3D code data
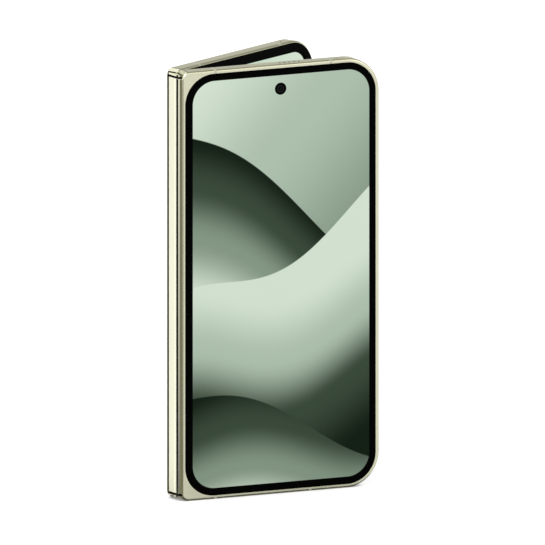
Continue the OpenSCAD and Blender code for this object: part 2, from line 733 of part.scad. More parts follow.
module camera_plate() color("#c9cbb6") rear_half() difference() {
    slab(island_x0, island_x1, island_z0, island_z1, island_y, island_top, island_r, island_r, island_edge);
    for (p = lens_spots) {
        rod_y(p[0], p[1], p[2] - 2 * ring_w + 2 * lens_bore, island_y - over, island_top + over);
        rod_y(p[0], p[1], p[2] + 2 * seat_clear, island_top - lens_sink, island_top + over);
    }
    rod_y(lamp_x, lens_z, lamp_d + 2 * seat_clear, island_y - over, island_top + over);
}

module lens_rings() color("#b9bba6") rear_half() for (p = lens_spots) difference() {
    rod_y(p[0], p[1], p[2], island_top - lens_sink, island_top + lens_rise);
    rod_y(p[0], p[1], p[2] - 2 * ring_w, island_top - lens_sink - over, island_top + lens_rise + over);
}

module lens_covers() color("#101418") rear_half() for (p = lens_spots)
    rod_y(p[0], p[1], p[2] - 2 * ring_w - 2 * seat_clear, island_top - lens_drop,
          island_top + lens_rise - lens_drop);

module lamp_window() color("#f2efe0") rear_half()
    rod_y(lamp_x, lens_z, lamp_d, island_y, island_top + lamp_proud);

module camera_modules() color("#202326") rear_half() for (p = lens_spots) {
    block(p[0] - p[2] / 2 + module_in, p[0] + p[2] / 2 - module_in, bay_y, glass_y - seat_clear,
          p[1] - p[2] / 2 + module_in, p[1] + p[2] / 2 - module_in);
    rod_y(p[0], p[1], p[2] - 2 * ring_w - module_in, glass_y - seat_clear, island_top - lens_drop);
}

module main_board() color("#1f5a3c") rear_half() difference() {
    plate(board_x0, board_x1, board_z, board_z + board_h, bay_y, bay_y + board_t, over, bay_r);
    for (p = lens_spots) block(p[0] - p[2] / 2, p[0] + p[2] / 2, bay_y - over, bay_y + board_t + over,
        p[1] - p[2] / 2, p[1] + p[2] / 2);
    board_hole();
}

module main_board_cans() color("#a9aba6") rear_half() for (i = [0:1])
    block(can_x + i * can_pitch, can_x + i * can_pitch + can_l, bay_y + board_t,
          bay_y + board_t + can_t, board_z + part_gap, island_z0 - part_gap);

module rear_battery() color("#2f3336") rear_half()
    block(cell_x, cell_x + cell_w, bay_y, bay_y + rear_cell_t - coil_t, cell_z,
          cell_z + cell_h);

module charging_coil() color("#8a5a35") rear_half() difference() {
    rod_y(cell_x + cell_w / 2, cell_z + cell_h / 2, coil_d, bay_y + rear_cell_t - coil_t,
          bay_y + rear_cell_t);
    rod_y(cell_x + cell_w / 2, cell_z + cell_h / 2, coil_d / 2,
          bay_y + rear_cell_t - coil_t - over, bay_y + rear_cell_t + over);
}

module usb_port() color("#9b9d9a") rear_half() difference() {
    pill_z(port_x, port_y, port_sink, port_depth, port_w, port_h);
    pill_z(port_x, port_y, -over, port_depth - port_back, port_w - 2 * port_wall, port_h - 2 * port_wall);
}

module usb_tongue() color("#1b1c1d") rear_half()
    block(port_x - contact_w / 2, port_x + contact_w / 2, port_y - contact_t / 2, port_y + contact_t / 2,
          tongue_in, port_depth - port_back);

module sub_board() color("#1f5a3c") rear_half() difference() {
    block(board_x0, speaker_x - speaker_side - part_gap, bay_y, bay_y + board_t, sub_z0, sub_z0 + sub_h);
    block(port_x - port_w / 2 - port_wall, port_x + port_w / 2 + port_wall, bay_y - over,
          bay_y + board_t + over, sub_z0 - over, port_depth + port_wall);
}

module loudspeaker() color("#26282a") rear_half()
    block(speaker_x - speaker_side, speaker_x - speaker_side + speaker_l, bay_y, bay_y + bay_h - speaker_gap,
          rail_w + speaker_foot, rail_w + speaker_foot + speaker_h);

module vibration_motor() color("#86888a") rear_half()
    rod_y(motor_x, sub_z0 + sub_h + part_gap + motor_d / 2, motor_d, bay_y, bay_y + motor_t);

module key_switches() color("#3b3d3f") rear_half() for (z = key_spots)
    block(x_free - rail_w - key_root - key_travel - key_clear - switch_t,
          x_free - rail_w - key_root - key_travel - key_clear, key_y - switch_t / 2, key_y + switch_t,
          z - switch_l / 2, z + switch_l / 2);

module card_reader() color("#9b9d9a") rear_half() difference() {
    block(x_free - rail_w - tray_depth - reader_gap - reader_wall, x_free - rail_w - reader_gap, bay_y,
          key_y + key_w / 2, tray_z - tray_l / 2 - reader_wall, tray_z + tray_l / 2 + reader_wall);
    block(x_free - rail_w - tray_depth - reader_gap, x_free, key_y - tray_t / 2 - key_clear,
          key_y + tray_t / 2 + key_clear, tray_z - tray_in / 2 - key_clear, tray_z + tray_in / 2 + key_clear);
}

module rear_sync_gears() color("#9a9b93") rear_half() sync_gears(0.5);

module rear_hinge_rails() color("#a6a79f") rear_half() hinge_rails(1);

module rear_rail_screws() color("#77797a") rear_half() rail_screws(1);

module inner_display_rear() color("#6f8f7d") rear_half() flat_screen();

module rear_bezel() color("#17191a") rear_half() bezel();

module rear_wing_plate() color("#3a3b3c") rear_half() wing_plate();

module inner_display_wing_rear() color("#1d211f") rear_half() wing_screen();

// ---------- keys and card tray ----------

module key(z, l) {
    pill_x(x_free - rail_w, x_free + key_proud, key_y, z, l, key_w);
    pill_x(x_free - rail_w - key_root, x_free - rail_w - key_clear, key_y, z,
           l + 2 * key_lap, key_w + 2 * key_lap);
    pill_x(x_free - rail_w - key_root, x_free - rail_w + over, key_y, z,
           l - 2 * key_lap, key_w - 2 * key_lap);
}

module power_key() color("#cfd0bb") rear_half() key(power_z, power_l);

module volume_key() color("#cfd0bb") rear_half() key(volume_z, volume_l);

module card_tray() color("#cfd0bb") rear_half() {
    pill_x(x_free - rail_w + tray_lip, x_free, key_y, tray_z, tray_l, key_w);
    difference() {
        block(x_free - rail_w - tray_depth, x_free - rail_w + tray_lip, key_y - tray_t / 2, key_y + tray_t / 2,
              tray_z - tray_in / 2, tray_z + tray_in / 2);
        block(x_free - rail_w - tray_depth + tray_rim, x_free - rail_w - 2 * tray_rim, key_y - tray_t / 4,
              key_y + over, tray_z - tray_in / 2 + tray_rim, tray_z + tray_in / 2 - tray_rim);
    }
}

// ---------- what is drawn ----------

hinge_cover();
hinge_collars();
hinge_pins();
guide_blocks();
fold_flex_cable();
centre_plate();
inner_display_fold();
front_frame();
front_antenna_seams();
cover_glass();
cover_panel();
cover_camera();
earpiece();
front_battery();
front_board();
front_board_cans();
front_sync_gears();
front_hinge_rails();
front_rail_screws();
inner_display_front();
front_bezel();
front_wing_plate();
inner_display_wing_front();
rear_frame();
rear_antenna_seams();
rear_glass();
camera_plate();
lens_rings();
lens_covers();
lamp_window();
camera_modules();
main_board();
main_board_cans();
rear_battery();
charging_coil();
usb_port();
usb_tongue();
sub_board();
loudspeaker();
vibration_motor();
key_switches();
card_reader();
rear_sync_gears();
rear_hinge_rails();
rear_rail_screws();
inner_display_rear();
rear_bezel();
rear_wing_plate();
inner_display_wing_rear();
power_key();
volume_key();
card_tray();
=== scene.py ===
import json
import math
import bmesh
import bpy
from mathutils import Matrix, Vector


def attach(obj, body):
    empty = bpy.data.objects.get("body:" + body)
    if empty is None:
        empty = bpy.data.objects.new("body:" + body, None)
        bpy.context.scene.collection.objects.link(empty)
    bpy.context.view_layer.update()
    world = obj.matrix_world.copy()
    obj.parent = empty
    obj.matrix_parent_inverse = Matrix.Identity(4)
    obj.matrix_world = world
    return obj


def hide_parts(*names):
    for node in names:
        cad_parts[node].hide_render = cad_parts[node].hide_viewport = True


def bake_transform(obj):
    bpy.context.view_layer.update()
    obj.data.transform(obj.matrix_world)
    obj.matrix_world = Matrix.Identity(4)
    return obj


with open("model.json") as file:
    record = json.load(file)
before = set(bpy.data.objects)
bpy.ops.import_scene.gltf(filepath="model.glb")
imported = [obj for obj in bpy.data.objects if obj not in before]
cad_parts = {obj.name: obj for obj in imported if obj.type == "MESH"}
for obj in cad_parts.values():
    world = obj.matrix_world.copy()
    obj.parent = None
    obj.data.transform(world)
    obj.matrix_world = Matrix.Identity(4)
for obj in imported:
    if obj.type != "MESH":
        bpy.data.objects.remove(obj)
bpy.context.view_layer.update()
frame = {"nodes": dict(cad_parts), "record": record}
nodes = frame["nodes"]

# ---------- sizes, in metres, as in the CAD ----------
# a half's own frame has x from its fold axis to its free edge, y outwards from the fold plane, and z up
MM = 0.001
HALF_W, HALF_T, HEIGHT = 75.2 * MM, 5.2 * MM, 155.2 * MM
AXIS_GAP = 3.7 * MM
AXIS = AXIS_GAP / 2              # each fold axis from the middle of the spine
FOLD_GAP = 0.4 * MM              # between the inner faces, when shut
SEAM_GAP = 0.1 * MM              # between the end faces, when open
HALF_OPEN = 14.0                 # degrees of each half from the bisector
COS, SIN = math.cos(math.radians(HALF_OPEN)), math.sin(math.radians(HALF_OPEN))
CLEAR = 0.05 * MM                # round what is seated or swings
SET_IN = 0.05 * MM               # how far some visual pieces lie inside the solid they stand for

# metal frame of a half
X_END, X_FREE = -(AXIS_GAP - SEAM_GAP) / 2, HALF_W - AXIS
Y_IN = -(AXIS_GAP - FOLD_GAP) / 2
Y_OUT = Y_IN + HALF_T

# cover glass, the lit part of its screen, and the camera's round window
RIM_HINGE, RIM_FREE, RIM_END = 1.15 * MM, 1.45 * MM, 1.33 * MM
GLASS_T, GLASS_PROUD = 0.45 * MM, 0.15 * MM
GLASS_R, GLASS_EDGE = 10.9 * MM, 0.3 * MM
BORDER_HINGE, BORDER_FREE, BORDER_TOP, BORDER_FOOT = 2.8 * MM, 2.5 * MM, 2.55 * MM, 2.75 * MM
LIT_R = 8.35 * MM
PUNCH_DROP, PUNCH_R = 7.4 * MM, 2.2 * MM
CAMERA_R, CAMERA_FADE = 2.0 * MM, 2.4 * MM       # end of the camera's rings, and of their ramp
COVER_GLOW = 0.45
GLASS_X0, GLASS_X1 = X_END + RIM_HINGE, X_FREE - RIM_FREE
GLASS_Z0, GLASS_Z1 = RIM_END, HEIGHT - RIM_END
GLASS_TOP = Y_OUT + GLASS_PROUD
COVER_LIT = (GLASS_X0 + BORDER_HINGE, GLASS_X1 - BORDER_FREE, GLASS_Z0 + BORDER_FOOT, GLASS_Z1 - BORDER_TOP)
PUNCH_X, PUNCH_Z = (GLASS_X0 + GLASS_X1) / 2, GLASS_Z1 - PUNCH_DROP

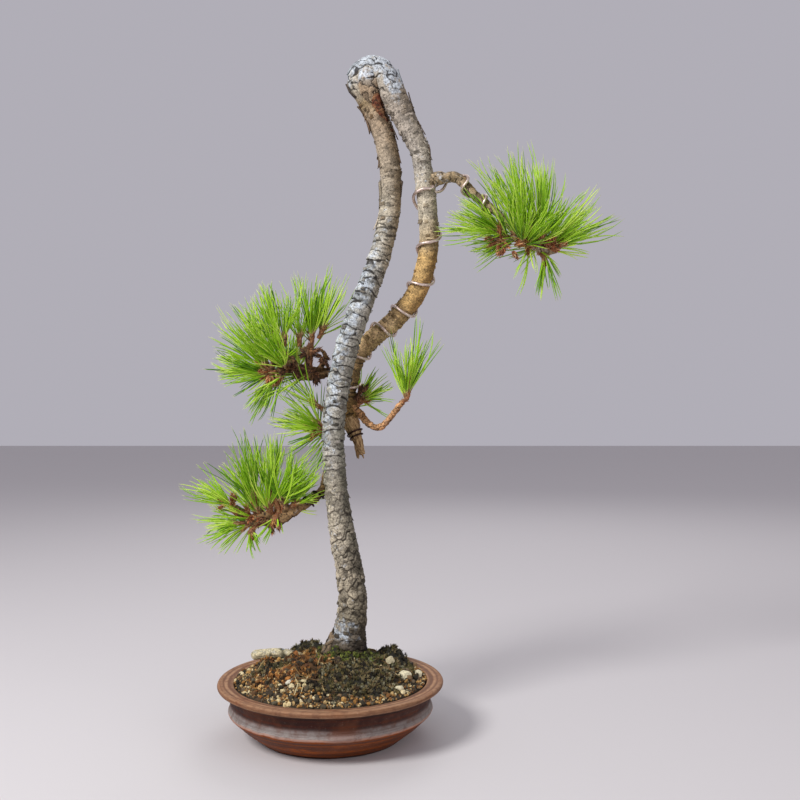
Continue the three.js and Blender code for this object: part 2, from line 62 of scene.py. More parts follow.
# Each limb runs through stations of x, y, z and radius.
RISING_TRUNK = [
    (12, 12, 44, 11), (12, 12, 55, 15.5), (12.5, 12, 66, 15.5), (14, 11.5, 78, 13), (16, 11, 92, 12),
    (16.5, 10, 107, 11.6), (14, 7.5, 129, 10.8), (9.5, 4, 154, 10.2), (3.5, -1, 199, 9.2),
    (2, -5, 242, 8.8), (5.5, -7, 271, 9), (11, -8, 300, 9.2), (19.5, -8, 328, 9.1), (31, -6, 358, 8.9),
    (40.5, -2, 387, 8.6), (46.5, 1, 416, 8.5), (47.5, 4, 446, 8.5), (43, 5.5, 476, 8.7), (36.5, 6, 493, 9),
]
FOLD = [
    (31, 6.5, 506, 9.2), (27, 6, 512.5, 9.2), (22, 4.5, 520, 9.3), (24, 2, 527.5, 9.3),
    (31.5, -1.5, 531, 9.4), (39.5, -4, 528, 9.5), (46, -5.5, 518, 9.9), (50.5, -5.5, 507, 10.2),
    (55, -5, 497, 9.8), (60.5, -4, 486, 9), (66.5, -2.5, 474, 8.2), (71, -1, 464, 7.7), (73, 0.5, 453, 7.5),
]
FALLING_LIMB = [
    (75, 2, 441, 8), (77.5, 4, 415, 7.7), (78.5, 6, 395, 7.7), (77, 7.5, 381, 7.8), (71.5, 10, 360, 8),
    (65, 12, 347.5, 8), (57, 14, 338, 7.9), (47.5, 16, 328.5, 7.7), (36, 17.5, 319.5, 7.5),
    (26, 18.5, 310, 7.4), (18.5, 19, 299, 7.3), (14, 19, 283, 7.2),
    (12, 18.5, 266, 7.2), (13.5, 17.5, 251, 7.4),
]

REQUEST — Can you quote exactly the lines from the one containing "Continue the three.js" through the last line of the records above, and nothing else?

RESPONSE TO THE TASK —
Continue the three.js and Blender code for this object: part 2, from line 62 of scene.py. More parts follow.
# Each limb runs through stations of x, y, z and radius.
RISING_TRUNK = [
    (12, 12, 44, 11), (12, 12, 55, 15.5), (12.5, 12, 66, 15.5), (14, 11.5, 78, 13), (16, 11, 92, 12),
    (16.5, 10, 107, 11.6), (14, 7.5, 129, 10.8), (9.5, 4, 154, 10.2), (3.5, -1, 199, 9.2),
    (2, -5, 242, 8.8), (5.5, -7, 271, 9), (11, -8, 300, 9.2), (19.5, -8, 328, 9.1), (31, -6, 358, 8.9),
    (40.5, -2, 387, 8.6), (46.5, 1, 416, 8.5), (47.5, 4, 446, 8.5), (43, 5.5, 476, 8.7), (36.5, 6, 493, 9),
]
FOLD = [
    (31, 6.5, 506, 9.2), (27, 6, 512.5, 9.2), (22, 4.5, 520, 9.3), (24, 2, 527.5, 9.3),
    (31.5, -1.5, 531, 9.4), (39.5, -4, 528, 9.5), (46, -5.5, 518, 9.9), (50.5, -5.5, 507, 10.2),
    (55, -5, 497, 9.8), (60.5, -4, 486, 9), (66.5, -2.5, 474, 8.2), (71, -1, 464, 7.7), (73, 0.5, 453, 7.5),
]
FALLING_LIMB = [
    (75, 2, 441, 8), (77.5, 4, 415, 7.7), (78.5, 6, 395, 7.7), (77, 7.5, 381, 7.8), (71.5, 10, 360, 8),
    (65, 12, 347.5, 8), (57, 14, 338, 7.9), (47.5, 16, 328.5, 7.7), (36, 17.5, 319.5, 7.5),
    (26, 18.5, 310, 7.4), (18.5, 19, 299, 7.3), (14, 19, 283, 7.2),
    (12, 18.5, 266, 7.2), (13.5, 17.5, 251, 7.4),
]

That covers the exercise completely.